Rick Santorum
Former U.S. senator from Pennsylvania; Co-Chair, BPC's Early Childhood Initiative
Rick Santorum is co-chair of BPC’s Task Force on Paid Family Leave. He served as a United States Senator from Pennsylvania from 1995 to 2007, and was the Senate’s third-ranking Republican. In 2012 and 2016, Santorum was a candidate for the Republican nomination for president. His grassroots approach to campaigning—including visiting every one of Iowa’s 99 counties and his victory in the Iowa caucuses—catapulted him to frontrunner status where he ultimately won 11 states and nearly 4 million votes during the 2012 Republican primary process. In 2012, Santorum and his wife, Karen, also co-founded Patriot Voices, a grassroots and online community of Americans dedicated to finding ways to restore the American Dream for hardworking families. Santorum served in the House of Representatives from 1991 to 1995, where he was known as a successful government reformer.
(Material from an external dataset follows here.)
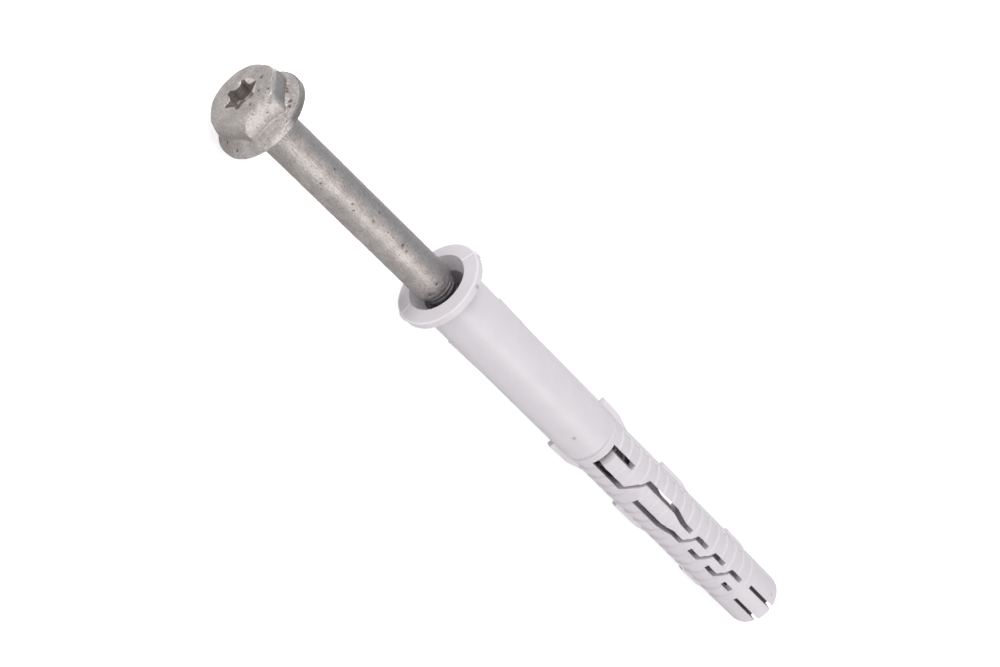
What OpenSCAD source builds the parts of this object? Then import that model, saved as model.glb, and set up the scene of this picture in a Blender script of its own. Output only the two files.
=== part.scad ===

He was a member of the “Gang of Seven” that exposed the House banking and Congressional Post Office scandals in the early 1990s. He was also an author and floor manager of the Welfare Reform Act of 1996 and was the author of legislation that outlawed the procedure known as partial birth abortion, as well as the “Born Alive Infants Protection Act,” the “Unborn Victims of Violence Act,” and the “Combating Autism Act.”